Shareholders are entitled to visit the farm as often as they like and there has never been a problem with a shortage of accommodation. The lodge has an occupation of approximately only 30% per annum. The shares can be held by an individual or their respective company or trust. Each share must have a nominated user which needs to be a natural person to prevent misuse. The only limitation is that shareholders may not bring a group of more than 10 people other than by special
permission for a special function.

Selling Price:
There is currently a share (1/25) available at a price of GBP 360,000.00 (Three Hundred and Sixty Thousand British Pounds).

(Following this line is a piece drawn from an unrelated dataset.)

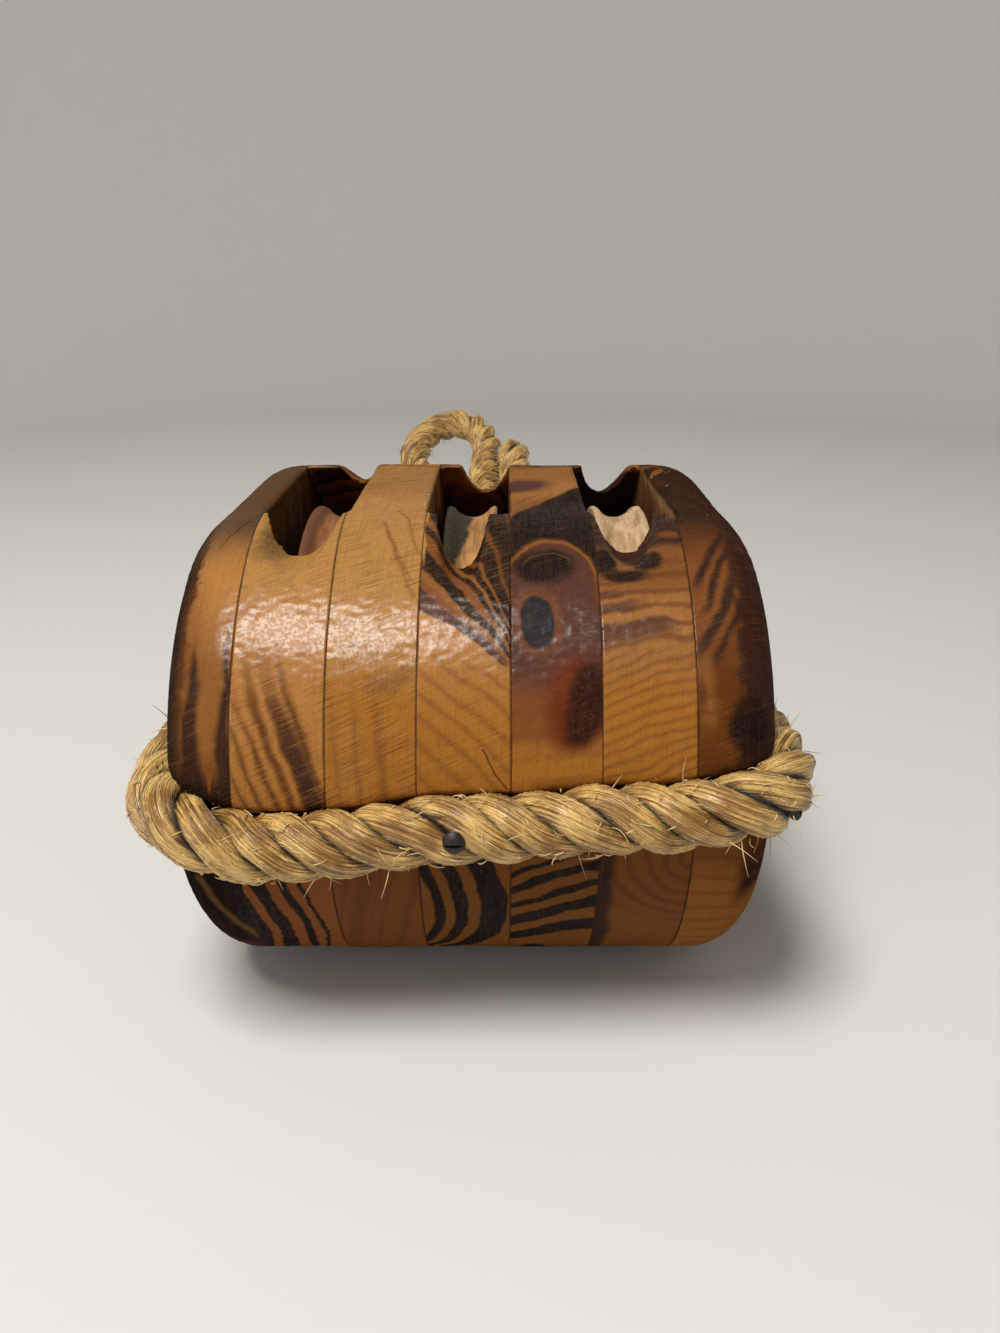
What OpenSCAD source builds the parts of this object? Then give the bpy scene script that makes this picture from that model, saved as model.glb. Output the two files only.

This value is determined by a number of factors including, but not limited to, the values of the land, lodge buildings, sundry assets such as vehicles, company investment and return on investment, traversing rights and access to airfields as well as the overall management of the farm.

Conclusion:
For any nature and outdoors enthusiast, the farm is a unique slice of heaven on earth. The remoteness and wildness mixed with the exclusivity and comfort of the lodge cannot be adequately described in words. To lie in bed at night and hear the roar of a lion not 10 meters from your room or to sit on the deck enjoying dinner while the Hyena whoop in the distance. To explore untouched areas of the bushveld on foot or to enjoy a game drive on your personal game drive vehicle. To be free and to be at peace. It has to be experienced to be truly appreciated. If this is the lifestyle that interests you, you will not be disappointed with this lifestyle investment.